The Czech Presidency of the Council of the European Union had presented, on Thursday 22 September, a new compromise text on the Regulation on the removal of online child sexual abuse material (see EUROPE 12990/2) to Member States’ experts.
Dated 15 September, this proposal clarifies certain provisions, such as the fact that detection orders concerning child solicitation apply only to “interpersonal communications between a child user and an adult user” and no longer only to ‘a user’. It adjusts the provisions on withdrawal orders and their application in a cross-border context.
The text also creates a new system of ‘delisting orders’ for online search engine providers.
This new article provides for the competent authority to issue a delisting order to the online search engine provider to remove a particular website, “indicating specific items of child sexual abuse”. It also specifies the procedures for contesting these delisting orders.

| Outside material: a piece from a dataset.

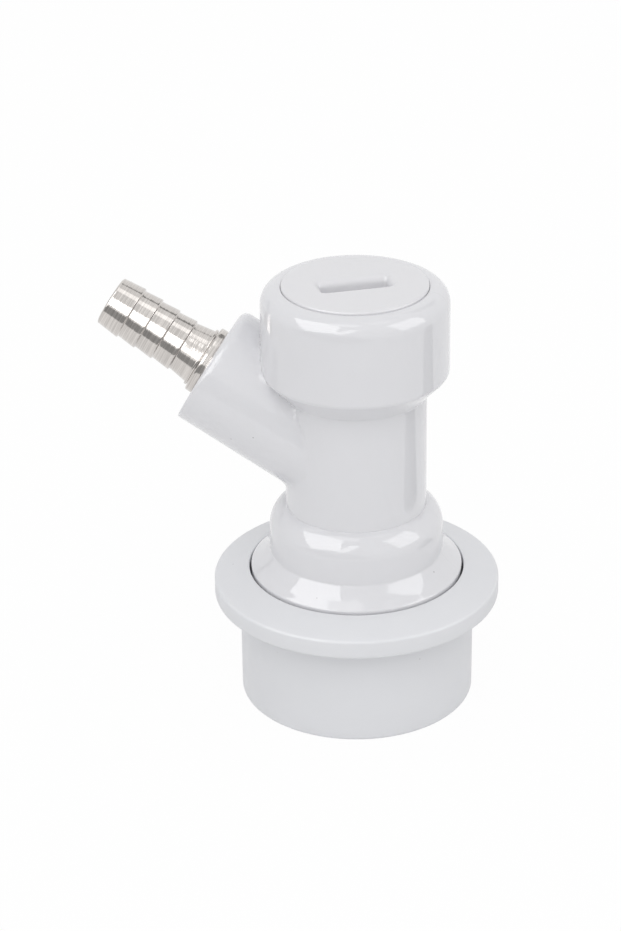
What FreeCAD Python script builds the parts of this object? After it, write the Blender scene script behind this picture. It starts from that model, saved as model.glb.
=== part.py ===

The addition of these website delisting orders is not supported by some groups in the European Parliament, such as the Greens/EFA group, which opposed this during the negotiation of the Digital Services Act (DSA).
But the biggest problem, according to the office of Patrick Breyer (Greens/EFA, German), contacted by EUROPE, is that the regulation continues to provide for widespread monitoring of online interpersonal communications.
The German government is also very divided on the issue, according to the national press, with the liberal FDP party stating that the Commission’s regulation would go too far in monitoring communications.